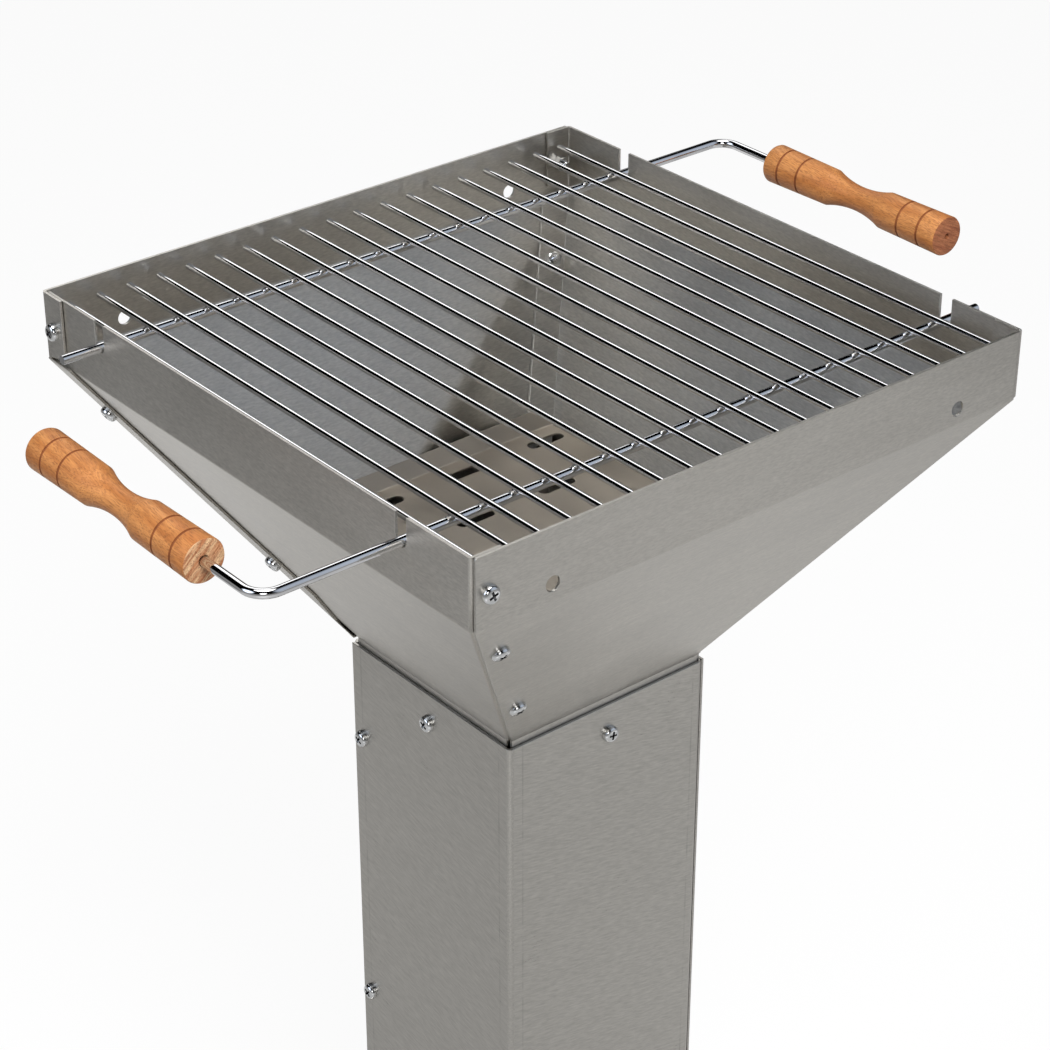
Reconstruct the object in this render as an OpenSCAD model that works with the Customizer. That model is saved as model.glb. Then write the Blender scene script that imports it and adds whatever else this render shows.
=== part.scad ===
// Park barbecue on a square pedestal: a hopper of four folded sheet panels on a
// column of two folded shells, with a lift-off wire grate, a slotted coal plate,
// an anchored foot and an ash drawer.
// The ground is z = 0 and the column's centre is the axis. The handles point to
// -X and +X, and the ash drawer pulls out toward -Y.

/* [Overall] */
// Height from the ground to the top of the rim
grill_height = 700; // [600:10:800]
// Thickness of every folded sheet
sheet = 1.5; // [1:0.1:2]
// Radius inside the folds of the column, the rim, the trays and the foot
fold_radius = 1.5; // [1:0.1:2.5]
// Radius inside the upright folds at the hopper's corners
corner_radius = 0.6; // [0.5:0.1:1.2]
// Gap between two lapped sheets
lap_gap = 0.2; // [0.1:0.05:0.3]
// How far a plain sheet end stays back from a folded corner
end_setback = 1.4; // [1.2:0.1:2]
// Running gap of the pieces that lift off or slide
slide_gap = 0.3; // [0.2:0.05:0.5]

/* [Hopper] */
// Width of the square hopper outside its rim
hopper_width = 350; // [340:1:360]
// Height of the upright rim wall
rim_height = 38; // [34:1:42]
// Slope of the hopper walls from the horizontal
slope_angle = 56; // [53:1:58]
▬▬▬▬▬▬
Given instruction:
Repeat, exactly and only, the lines from the beginning of the material through the line that contains "slide_gap = 0.3; // [0.2:0.05:0.5]".

Answer for this exercise:
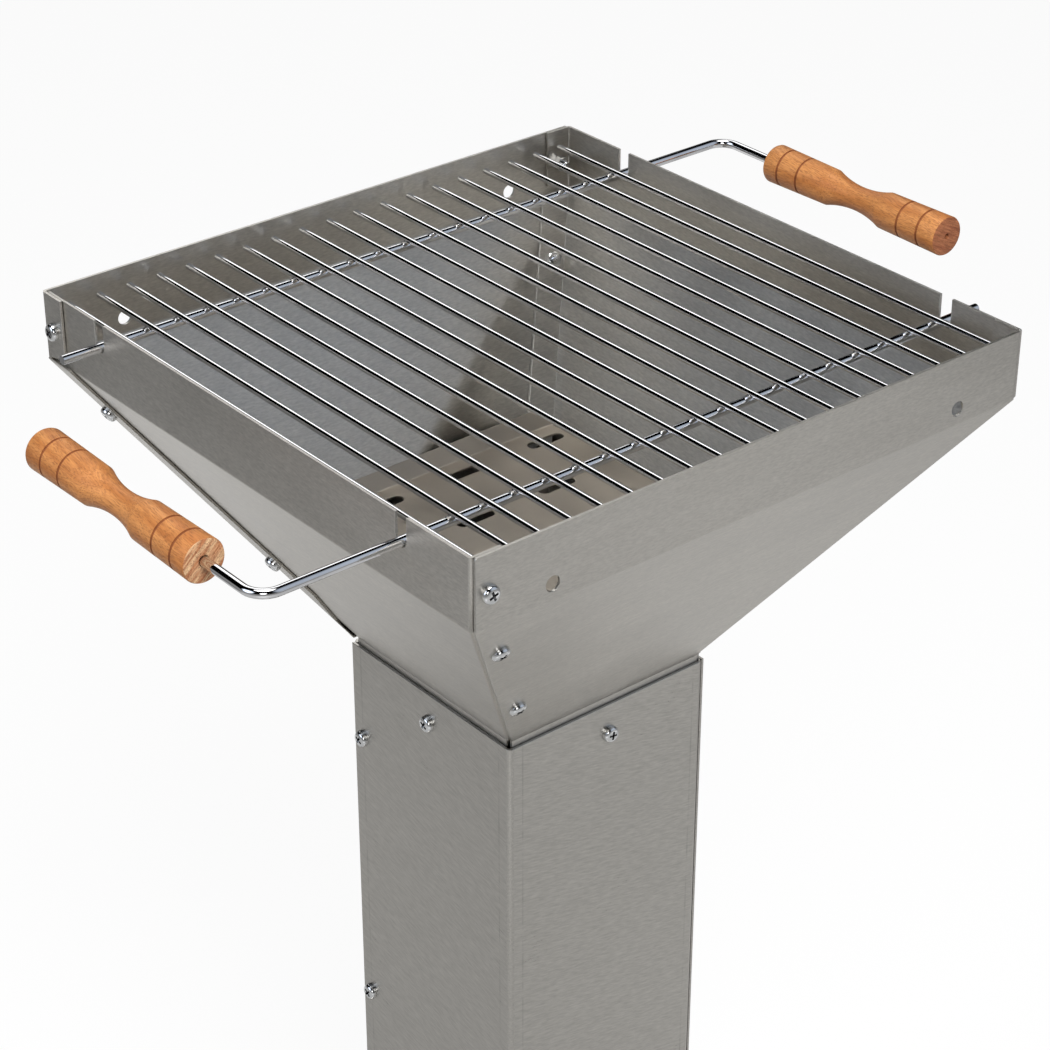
Reconstruct the object in this render as an OpenSCAD model that works with the Customizer. That model is saved as model.glb. Then write the Blender scene script that imports it and adds whatever else this render shows.
=== part.scad ===
// Park barbecue on a square pedestal: a hopper of four folded sheet panels on a
// column of two folded shells, with a lift-off wire grate, a slotted coal plate,
// an anchored foot and an ash drawer.
// The ground is z = 0 and the column's centre is the axis. The handles point to
// -X and +X, and the ash drawer pulls out toward -Y.

/* [Overall] */
// Height from the ground to the top of the rim
grill_height = 700; // [600:10:800]
// Thickness of every folded sheet
sheet = 1.5; // [1:0.1:2]
// Radius inside the folds of the column, the rim, the trays and the foot
fold_radius = 1.5; // [1:0.1:2.5]
// Radius inside the upright folds at the hopper's corners
corner_radius = 0.6; // [0.5:0.1:1.2]
// Gap between two lapped sheets
lap_gap = 0.2; // [0.1:0.05:0.3]
// How far a plain sheet end stays back from a folded corner
end_setback = 1.4; // [1.2:0.1:2]
// Running gap of the pieces that lift off or slide
slide_gap = 0.3; // [0.2:0.05:0.5]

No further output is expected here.